その流れの中で、彼、チュンサンは問いかける。
『僕のお父さんはだれ?』と。

そして、それは、若い彼の、自分自身への問いかけでもある。
『僕は何者なのか?』という・・・。

 

 チュンサンと同じ年頃のタムドクもまた、心の中に葛藤を抱えている。
 チュンサンとは異なり、タムドクの側にいるのは王である父だ。
その父に、幼いころからかたく命じられていることが、彼にはある。
王たる証である出生の秘密も秀でた能力も、すべてを封印して弱き者としてふるまえ、と。

 それは、息子の命を守るという愛情のためだけでなく、現王としての使命感から生まれたものである。
言い伝えの通り、この息子が選ばれた者であるなら、国のために何としてでも王位につけなければという・・・。

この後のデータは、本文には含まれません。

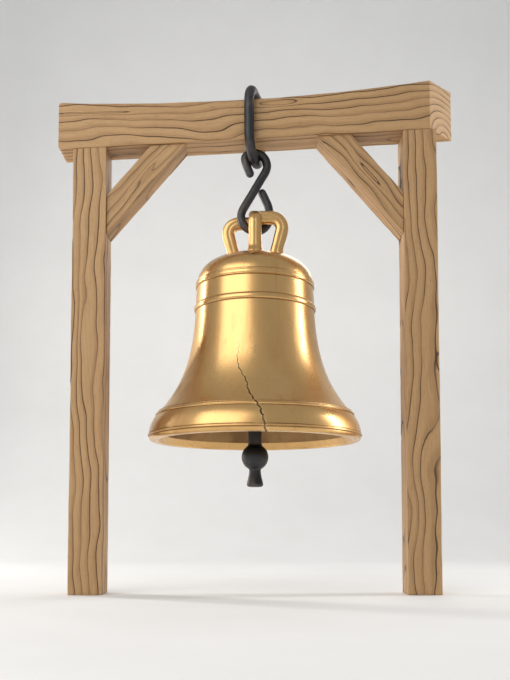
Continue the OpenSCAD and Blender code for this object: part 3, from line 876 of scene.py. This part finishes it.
# %% The shell
def bell_shell(columns):
    rim = rim_rows()
    rows = np.concatenate([outer_rows, rim, beside_rows, above_rows])
    grid = turned(rows, columns)
    wide, count = columns + 1, len(rows) * (columns + 1)
    points, faces = [grid.reshape(-1, 3)], [grid_faces(len(rows), wide)]
    # Caps on the axis at the head, outside and inside.
    for row, height in ((0, HEAD_Z), (len(rows) - 1, LIP_Z + HOLLOW_H)):
        points.append([[MID_X, 0, height]])
        ring = row * wide + np.arange(wide)
        faces.append(np.stack([ring[:-1], ring[1:], np.full(columns, count)], 1))
        count += 1
    for wall in crack_walls(grid, outer_rows, len(rim), beside_rows):
        points.append(wall.reshape(-1, 3))
        faces.append(grid_faces(*wall.shape[:2], count))
        count += wall.shape[0] * wall.shape[1]
    made = mesh_object("bell_bronze", np.concatenate(points), faces, BRONZE)
    made.data.set_sharp_from_angle(angle=math.radians(38))
    print(f"{made.name}: {len(made.data.polygons)} faces")
    return made


bell = bell_shell(232)

# %% [markdown]
# ## Inside, and dirt and painted shade
# Two things differ over the bell's surface. Its inside is rough from the mould above a bright band
# that the founder turned, and dark lines lie at the feet of the bands outside: dirt, and painted
# shade in the creases there. Masks painted by hand would be lost with the next change of shape. So
# the faces get their material, and the points their dirt and painted shade, from where they lie on
# the outline.

# %% Finish the inside, paint the dirt and shade at the bands' feet
DIRT_AND_SHADE_W = 0.0026  # how wide a line of dirt and painted shade is
AT_WALL = 0.012  # a face this near the inside outline belongs to it


def leave_rough(made):
    """Give the inside above the tuned band its own finish."""
    made.data.materials.append(ROUGH_CAST)
    centre = np.array([face.center for face in made.data.polygons])
    r, z = np.hypot(centre[:, 0] - MID_X, centre[:, 1]), centre[:, 2] - LIP_Z
    inside = outline(INSIDE_CURVES, (60,) * 3)
    away = [np.hypot(inside[:, 0] - a, inside[:, 1] - b).min() for a, b in zip(r, z)]
    rough = (np.array(away) < AT_WALL) & (z > TUNED_H)
    made.data.polygons.foreach_set("material_index", rough.astype(int))
    print(f"{rough.sum()} of {len(rough)} faces left rough")


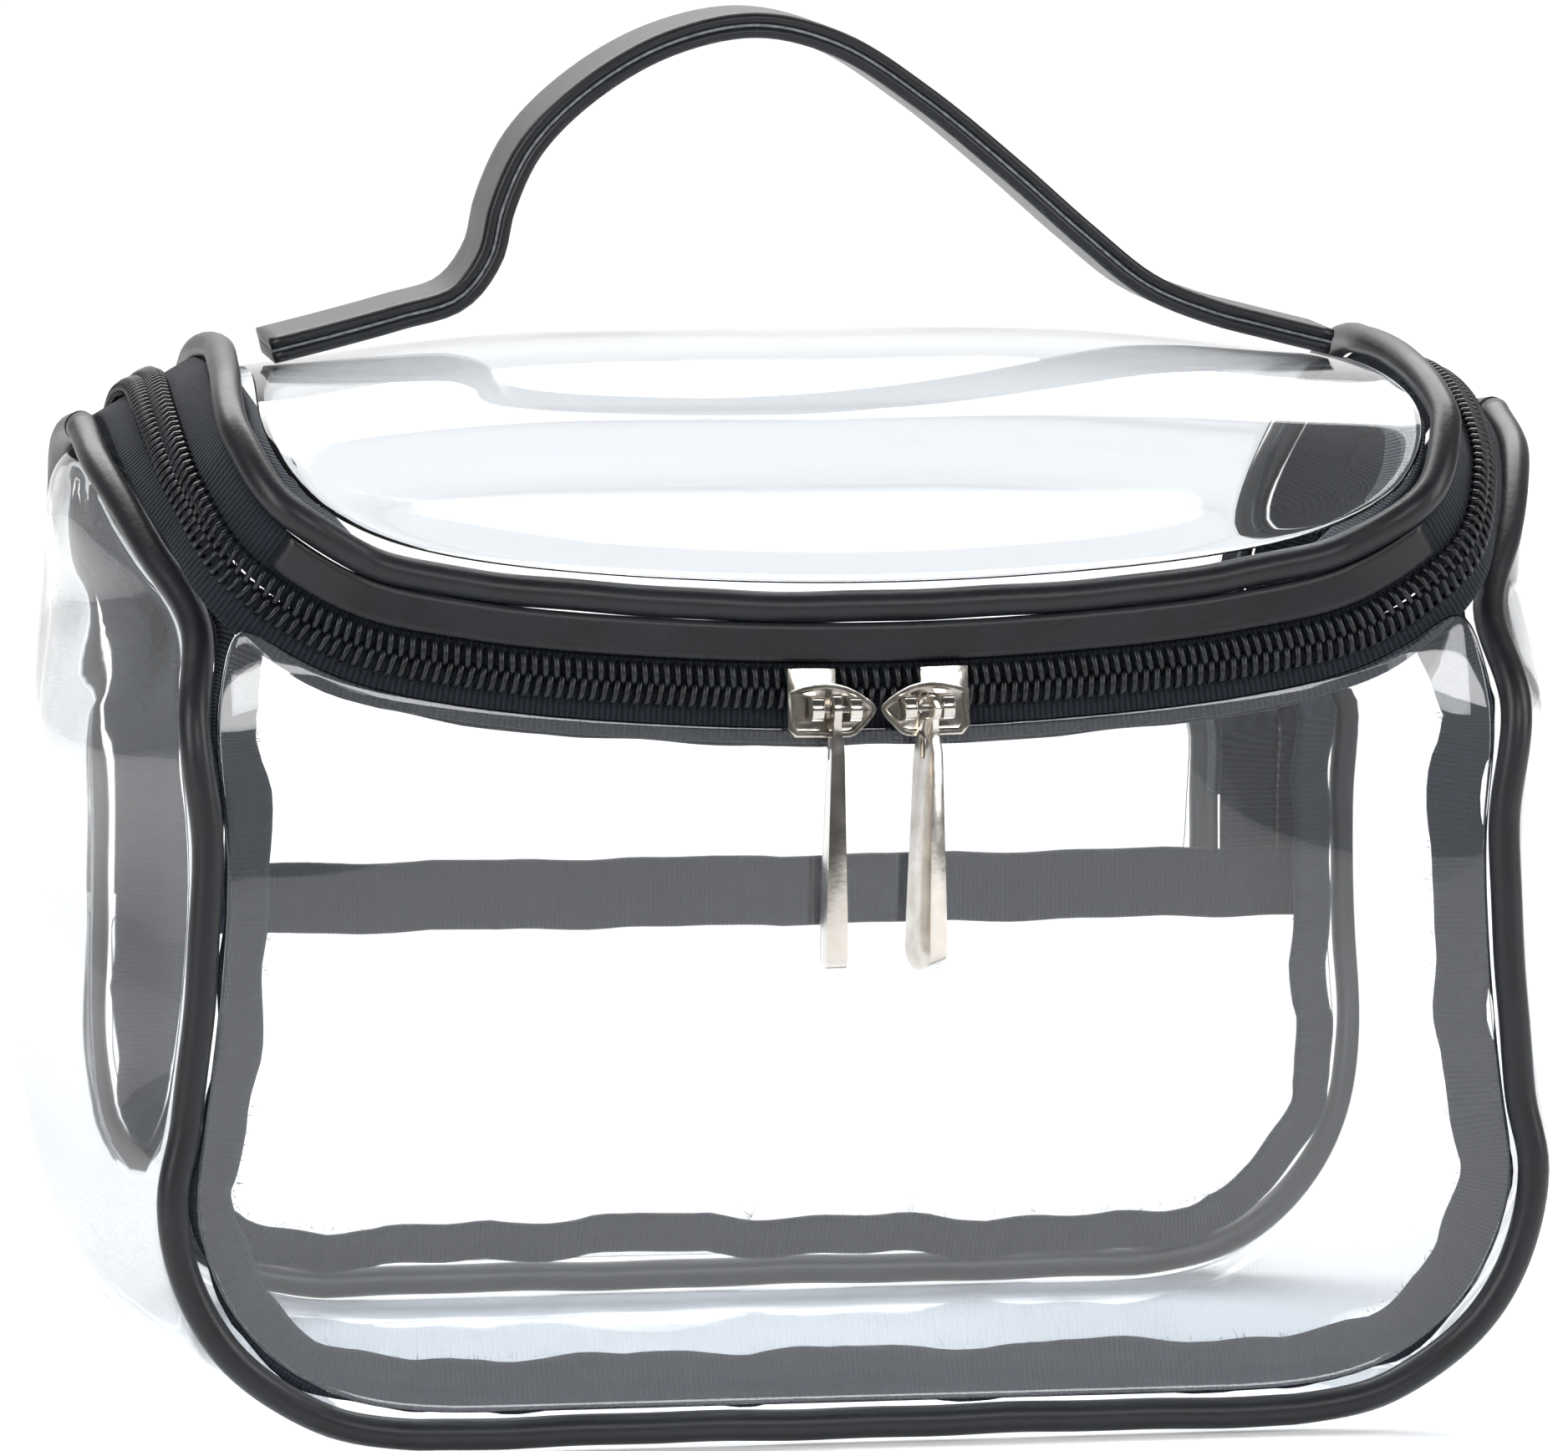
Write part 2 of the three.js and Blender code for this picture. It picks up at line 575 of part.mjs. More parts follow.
function addHandle() {
  const path = new TrimPath(STRAP_SPINE.map(([x, z]) => ({ point: vec(x, 0, z), across: vec(0, 1, 0) })));
  const half = STRAP_WIDTH / 2;
  const moving = roundCut(half + GAP / 4, 0);
  const cleared = roundCut(half + STRAP_CLEAR, -STRAP_CLEAR);
  const width = 4 * FRONT_WIDTH;
  const sides = { left: box(width, width, width, -width / 2, 0), right: box(width, width, width, width / 2, 0) };
  const layers = { outer: [GAP / 2, GAP / 2 + STRAP_LAYER], inner: [-GAP / 2 - STRAP_LAYER, -GAP / 2] };
  for (const [layer, [out0, out1]] of Object.entries(layers)) {
    const strap = toManifold(sweep(path, strip(-half, half, out0, out1), STRAP_STEPS));
    addPart(`handle_arch_${layer}`, fromManifold(strap.intersect(moving)), 'blackPu');
    for (const [side, region] of Object.entries(sides)) {
      const end = strap.subtract(cleared).intersect(region);
      addPart(`handle_${side}_end_${layer}`, fromManifold(end), 'blackPu');
    }
  }
}
addHandle();

// ---- sliders: a shield plate, a bail of two lugs and a pin on it, and a bar pull that hangs from the pin
const PLATE_OUT = coilTop + GAP;
const BAIL_OUT = PLATE_OUT + SLIDER_PLATE + PULL_RING + 2 * GAP;
const PULL_WAIST = -SLIDER_HEIGHT / 2 - 0.5;

// the plate hangs a little below the coils; a crown block at its blunt end bridges back over them
function sliderPlate(nose) {
  const half = SLIDER_HEIGHT / 2;
  const rear = SLIDER_LENGTH / 2;
  const shape = new THREE.Shape();
  shape.moveTo(-rear, -half * 0.7);
  shape.lineTo(-rear, half * 0.62);
  shape.quadraticCurveTo(-0.5, half * 1.2, rear * 0.55, half * 0.62);
  shape.quadraticCurveTo(rear, half * 0.2, rear, 0);
  shape.quadraticCurveTo(rear, -half * 0.2, rear * 0.62, -half * 0.78);
  shape.quadraticCurveTo(rear * 0.5, -half, rear * 0.3, -half);
  shape.lineTo(1.2 - rear, -half);
  shape.lineTo(-rear, -half * 0.7);
  const plate = new THREE.ExtrudeGeometry(shape, {
    depth: SLIDER_PLATE, bevelEnabled: false, curveSegments: 6,
  });
  const height = CROWN_TOP + SLIDER_DROP - half * 0.3;
  const crown = new THREE.BoxGeometry(CROWN_LENGTH, height, SLIDER_PLATE - GAP);
  const [x, y] = [CROWN_LENGTH / 2 - rear, CROWN_TOP + SLIDER_DROP - height / 2];
  crown.translate(x, y, (SLIDER_PLATE - GAP) / 2);
  const geometry = fromManifold(toManifold(plate).add(toManifold(crown)));
  geometry.translate(0, -SLIDER_DROP, PLATE_OUT);
  if (nose > 0) return geometry;
  geometry.scale(-1, 1, 1);
  geometry.setIndex(Array.from(geometry.index.array).reverse());
  return geometry;
}

// two round lugs with a pin between them for the pull's eye
function sliderBail() {
  const foot = PLATE_OUT + SLIDER_PLATE + GAP;
  const shape = new THREE.Shape();
  shape.moveTo(-LUG_RADIUS, foot);
  shape.lineTo(LUG_RADIUS, foot);
  shape.lineTo(LUG_RADIUS, BAIL_OUT);
  shape.absarc(0, BAIL_OUT, LUG_RADIUS, 0, Math.PI, false);
  const turn = new THREE.Matrix4().makeBasis(vec(0, 1, 0), vec(0, 0, 1), vec(1, 0, 0));
  const outer = LUG_INNER + LUG_WIDTH;
  const pin = new THREE.BoxGeometry(2 * outer - GAP, BAIL_PIN, BAIL_PIN);
  let solid = toManifold(pin.translate(0, 0, BAIL_OUT));
  for (const start of [LUG_INNER, -outer]) {
    const lug = new THREE.ExtrudeGeometry(shape, { depth: LUG_WIDTH, bevelEnabled: false, curveSegments: 10 });
    solid = solid.add(toManifold(lug.applyMatrix4(turn).translate(start, 0, 0)));
  }
  return fromManifold(solid).translate(0, -SLIDER_DROP, 0);
}

// face outline in the plane of the pull, and its wedge-shaped side view
function pullFace() {
  const half = PULL_WIDTH / 2;
  const neck = PULL_RING * 0.74;
  const waist = PULL_WAIST;
  const shape = new THREE.Shape();
  shape.moveTo(-neck, -PULL_RING * 0.67);
  shape.lineTo(-neck, waist);
  shape.lineTo(-half * 0.74, waist - 2);
  shape.lineTo(-half, half - PULL_LENGTH);
  shape.absarc(0, half - PULL_LENGTH, half, Math.PI, 2 * Math.PI, false);
  shape.lineTo(half * 0.74, waist - 2);
  shape.lineTo(neck, waist);
  shape.lineTo(neck, -PULL_RING * 0.67);
  shape.absarc(0, 0, PULL_RING, -0.73, Math.PI + 0.73, false);
  const eye = new THREE.Path();
  eye.absarc(0, 0, PULL_HOLE, 0, 2 * Math.PI, true);
  const slot = new THREE.Path();
  const slotTop = waist + 0.2;
  const slotHalf = 0.65;
  slot.moveTo(-slotHalf, slotTop);
  slot.lineTo(slotHalf, slotTop);
  slot.lineTo(slotHalf, slotTop - 3.2);
  slot.lineTo(-slotHalf, slotTop - 3.2);
  shape.holes.push(eye, slot);
  const depth = PULL_THICKNESS + 2;
  const geometry = new THREE.ExtrudeGeometry(shape, { depth, bevelEnabled: false, curveSegments: 8 });
  geometry.rotateX(Math.PI / 2);
  geometry.rotateZ(Math.PI / 2);
  geometry.translate(-depth / 2, 0, 0);
  return geometry;
}

function pullSide() {
  const ring = 0.6;
  const reach = PULL_WIDTH + 2;
  const shape = new THREE.Shape();
  const waist = PULL_WAIST;
  shape.moveTo(-ring, PULL_RING + 1);
  shape.lineTo(-ring, -PULL_RING - 0.5);
  shape.lineTo(-1, waist);
  shape.lineTo(-PULL_THICKNESS / 2, -PULL_LENGTH * 0.8);
  shape.lineTo(-PULL_THICKNESS / 2, -PULL_LENGTH - 1);
  shape.lineTo(PULL_THICKNESS / 2, -PULL_LENGTH - 1);
  shape.lineTo(PULL_THICKNESS / 2, -PULL_LENGTH * 0.8);
  shape.lineTo(1, waist);
  shape.lineTo(ring, -PULL_RING - 0.5);
  shape.lineTo(ring, PULL_RING + 1);
  const geometry = new THREE.ExtrudeGeometry(shape, { depth: reach * 2, bevelEnabled: false });
  geometry.rotateX(Math.PI / 2);
  geometry.translate(0, reach, 0);
  return geometry;
}

function addSlider(side, nose, turn) {
  const place = frontArc(ZIP_MEET - nose * (SLIDER_LENGTH / 2 + GAP));
  const matrix = new THREE.Matrix4().makeBasis(place.tangent, place.across, place.out);
  matrix.setPosition(place.point);
  const seat = new THREE.Group();
  seat.applyMatrix4(matrix);
  bag.add(seat);
  addPart(`${side}_slider_plate`, sliderPlate(nose), 'nickel', seat);
  addPart(`${side}_slider_bail`, sliderBail(), 'nickel', seat);

  const hanger = new THREE.Group();
  hanger.position.copy(place.point).addScaledVector(place.across, -SLIDER_DROP);
  hanger.position.addScaledVector(place.out, BAIL_OUT);
  hanger.rotation.z = turn;
  bag.add(hanger);
  const pull = toManifold(pullFace()).intersect(toManifold(pullSide()));
  addPart(`${side}_pull`, fromManifold(pull), 'nickel', hanger);
}
addSlider('left', 1, 0);
addSlider('right', -1, RIGHT_PULL_TURN);

export default bag;
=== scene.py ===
import math
import random

import bmesh
import bpy
from mathutils import Matrix, Vector


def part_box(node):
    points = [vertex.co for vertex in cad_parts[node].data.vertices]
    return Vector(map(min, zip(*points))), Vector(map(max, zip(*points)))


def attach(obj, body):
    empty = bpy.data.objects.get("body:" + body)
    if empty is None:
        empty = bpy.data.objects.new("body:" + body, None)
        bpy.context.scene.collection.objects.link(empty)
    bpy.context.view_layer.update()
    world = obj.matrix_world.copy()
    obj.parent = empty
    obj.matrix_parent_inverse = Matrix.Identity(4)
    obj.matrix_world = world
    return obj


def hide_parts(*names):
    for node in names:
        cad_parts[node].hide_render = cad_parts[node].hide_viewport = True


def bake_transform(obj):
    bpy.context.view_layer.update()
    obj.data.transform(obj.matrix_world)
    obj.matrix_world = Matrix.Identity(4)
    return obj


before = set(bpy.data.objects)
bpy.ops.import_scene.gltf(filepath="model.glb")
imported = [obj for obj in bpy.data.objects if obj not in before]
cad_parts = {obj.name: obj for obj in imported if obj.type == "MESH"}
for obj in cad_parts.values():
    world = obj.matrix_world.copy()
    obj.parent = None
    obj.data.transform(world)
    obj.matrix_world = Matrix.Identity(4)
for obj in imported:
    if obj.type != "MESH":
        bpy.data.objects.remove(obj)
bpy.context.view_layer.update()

random.seed(7)
MM = 0.001

# ---- sizes in millimetres, as in the solids
ZIP_HEIGHT = 118.8
ZIP_FRONT = -60.0
ZIP_BACK = 65.3
ZIP_ARC_RADIUS = 450.0
ZIP_ARC_HALF = 62.0
SHOULDER_HEIGHT = 160.5
SHOULDER_HALF = 105.5
HINGE_HEIGHT = 67.5
HINGE_HALF = 96.0
FRONT_WIDTH = 217.0
WAIST_WIDTH = 206.0
BACK_WIDTH = 216.6
BASE_DEPTH = 130.0
BACK_FOOT = 0.86
CORNER_RADIUS = 38.0
PIPING_RADIUS = 2.5
BEAD_FLOOR = 2.8
BEAD_OFFSET = 12.75
SEAM_OFFSET = 12.05
COIL_PITCH = 1.75
UPPER_OUTER = 9.65
LOWER_OUTER = 8.65
CORNER_STATION = 3.8
STRAP_HALF = 10.0
STRAP_LAYER = 1.9
STRAP_GAP = 0.15
TAPE_START = 3.8
FRONT_LEAN = math.radians(7)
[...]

 だが、この父には、息子の心の中のさびしさまで見て取る余裕はない。
父のこの言葉は、タムドクの手足を縛めるものでしかない。
だから、タムドクは微笑むしかない。


 実は、彼にはわかっている。
この王宮には、自分の本当の姿を理解している人間がひとりもいないのだと。

たったひとりの友達だったホゲは、王位をめぐる争いから敵対する関係になってしまった。
幼いころから身近な存在だったキハは、なぜかはわからないが、消極的な反応しか見せない。
武道の師である将軍は、打ち解けて話をするという存在にはなりえない・・・。


自分のもって生まれた力を外に向かって示すことの許されない彼、タムドク。

孤独な王子は、城を抜け出して市井の人々に交わることで、さびしさを紛らわせるようになる。
猥雑で雑多な人々が行き交う場所、命のやりとりなど日常茶飯事な世界。
でも、少なくともそこには本音で生きている人々の暮らしが確かにある。

そして、そこで、運命に導かれるように、タムドクもまたスジニに出会う・・・。


その過程で、タムドクもまた、『自分とは何者か?』ということを繰り返し問いかけているのではないか。
今までも、これからも。


そして、チュンサンとは異なる方法で、見事、タムドクは彼らしい決着をつけるのだと思う。
父による縛めを自らの手で解き放ち、その向こう側に大王としてゆくという選択を・・・。

 

大スクリーンに映し出されたチュンサンの姿の中にタムドクを見たのは、『目がねなし』という点が共通で、その面差しが似ていたからにほかならない。
だから、たとえば、ウォンを、ドンヒョクを、チャヌを思い起こしてみれば、どの若者も自分が何者なのかということを繰り返し問いかけていたのだという気がする。


思えば、ぺ・ヨンジュンという俳優は、自分自身にもそんなことを問いかけながら、ずっとそれぞれのキャラを演じようとしているのかもしれない。

 

 映画館を出てからふらりと立ち寄ったカフェで飲んだオレンジジュースは、果汁100パーセントだとのことだった。
最初から最後まで引き込まれるように観た映画のあとだったからか、または、チュンサンという若者のみずみずしい感性に触れたせいか、そのフレッシュな色も香も、まさしく混じりけのない南カリフォルニアの果実そのものだった。


 たぶん、ぺ・ヨンジュンという俳優も・・・。